- What the exercise asks -
The records are to be restated in their entirety, word for word.

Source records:
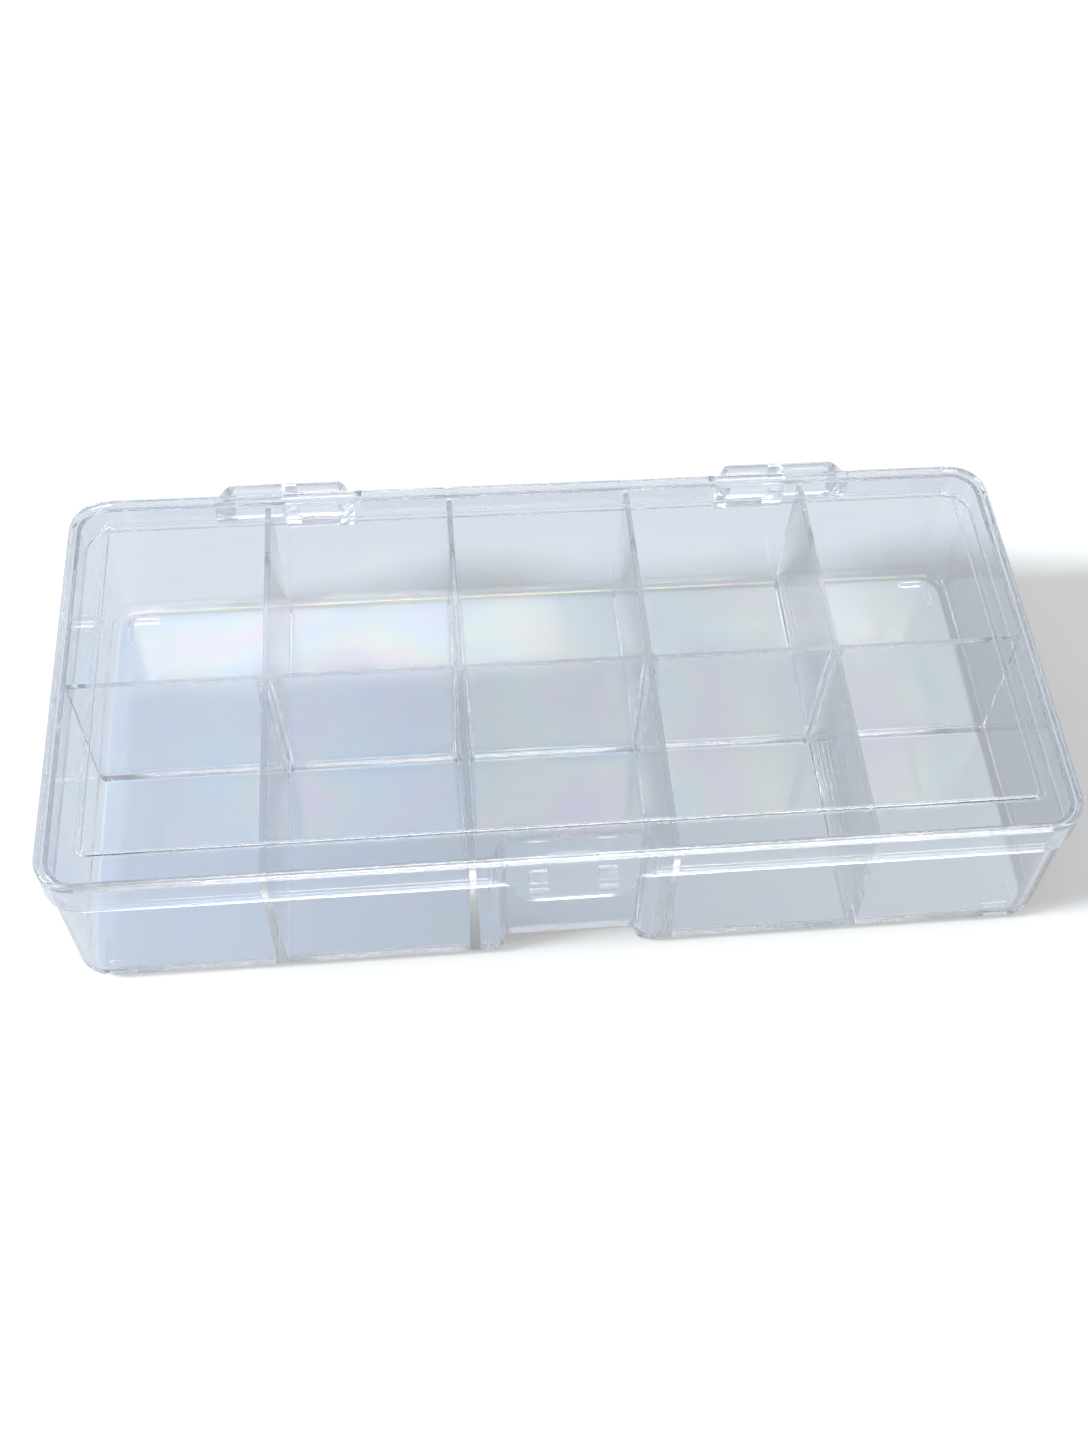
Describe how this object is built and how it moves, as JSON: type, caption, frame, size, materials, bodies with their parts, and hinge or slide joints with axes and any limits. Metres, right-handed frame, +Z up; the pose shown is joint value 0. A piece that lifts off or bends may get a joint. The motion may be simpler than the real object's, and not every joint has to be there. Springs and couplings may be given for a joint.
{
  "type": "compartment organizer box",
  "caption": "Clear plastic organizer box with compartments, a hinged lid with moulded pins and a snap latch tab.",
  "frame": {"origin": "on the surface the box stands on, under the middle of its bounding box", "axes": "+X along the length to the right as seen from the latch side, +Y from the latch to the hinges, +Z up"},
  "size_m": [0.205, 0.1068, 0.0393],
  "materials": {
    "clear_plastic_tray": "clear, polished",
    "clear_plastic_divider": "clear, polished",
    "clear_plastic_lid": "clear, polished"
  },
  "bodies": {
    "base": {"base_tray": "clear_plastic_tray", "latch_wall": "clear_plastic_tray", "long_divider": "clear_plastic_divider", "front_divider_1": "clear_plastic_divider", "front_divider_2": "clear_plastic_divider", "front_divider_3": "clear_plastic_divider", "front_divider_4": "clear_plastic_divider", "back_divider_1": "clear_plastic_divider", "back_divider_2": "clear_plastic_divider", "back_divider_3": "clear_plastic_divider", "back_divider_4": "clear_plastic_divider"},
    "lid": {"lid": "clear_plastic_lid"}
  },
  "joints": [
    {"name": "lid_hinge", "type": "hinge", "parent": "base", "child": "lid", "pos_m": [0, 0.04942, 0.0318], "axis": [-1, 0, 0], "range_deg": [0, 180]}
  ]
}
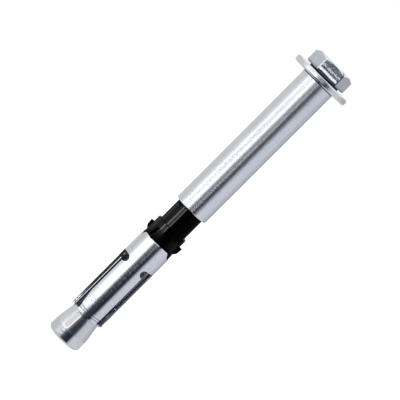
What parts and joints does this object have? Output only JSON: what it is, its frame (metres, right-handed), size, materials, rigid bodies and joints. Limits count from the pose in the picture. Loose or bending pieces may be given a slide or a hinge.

- Written reply -
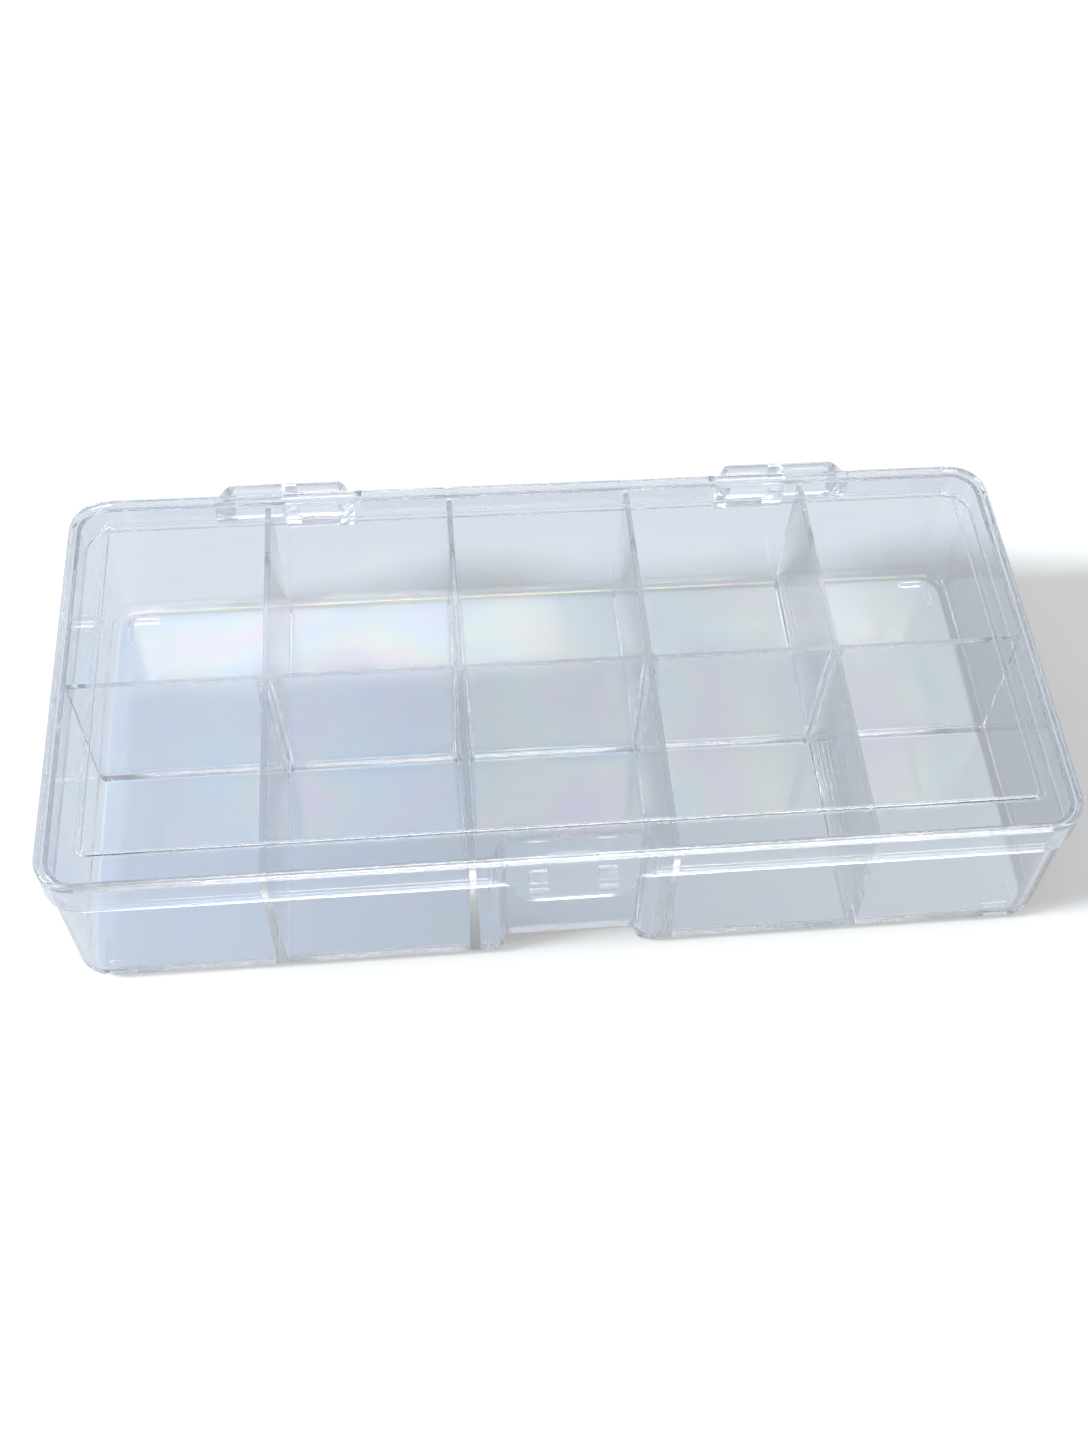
Describe how this object is built and how it moves, as JSON: type, caption, frame, size, materials, bodies with their parts, and hinge or slide joints with axes and any limits. Metres, right-handed frame, +Z up; the pose shown is joint value 0. A piece that lifts off or bends may get a joint. The motion may be simpler than the real object's, and not every joint has to be there. Springs and couplings may be given for a joint.
{
  "type": "compartment organizer box",
  "caption": "Clear plastic organizer box with compartments, a hinged lid with moulded pins and a snap latch tab.",
  "frame": {"origin": "on the surface the box stands on, under the middle of its bounding box", "axes": "+X along the length to the right as seen from the latch side, +Y from the latch to the hinges, +Z up"},
  "size_m": [0.205, 0.1068, 0.0393],
  "materials": {
    "clear_plastic_tray": "clear, polished",
    "clear_plastic_divider": "clear, polished",
    "clear_plastic_lid": "clear, polished"
  },
  "bodies": {
    "base": {"base_tray": "clear_plastic_tray", "latch_wall": "clear_plastic_tray", "long_divider": "clear_plastic_divider", "front_divider_1": "clear_plastic_divider", "front_divider_2": "clear_plastic_divider", "front_divider_3": "clear_plastic_divider", "front_divider_4": "clear_plastic_divider", "back_divider_1": "clear_plastic_divider", "back_divider_2": "clear_plastic_divider", "back_divider_3": "clear_plastic_divider", "back_divider_4": "clear_plastic_divider"},
    "lid": {"lid": "clear_plastic_lid"}
  },
  "joints": [
    {"name": "lid_hinge", "type": "hinge", "parent": "base", "child": "lid", "pos_m": [0, 0.04942, 0.0318], "axis": [-1, 0, 0], "range_deg": [0, 180]}
  ]
}
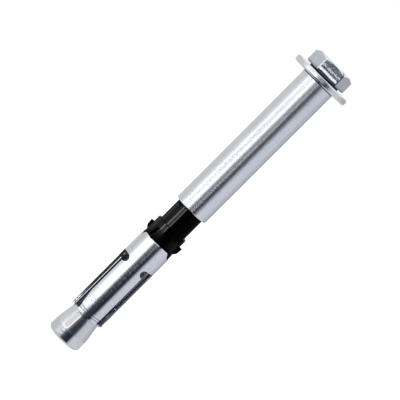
What parts and joints does this object have? Output only JSON: what it is, its frame (metres, right-handed), size, materials, rigid bodies and joints. Limits count from the pose in the picture. Loose or bending pieces may be given a slide or a hinge.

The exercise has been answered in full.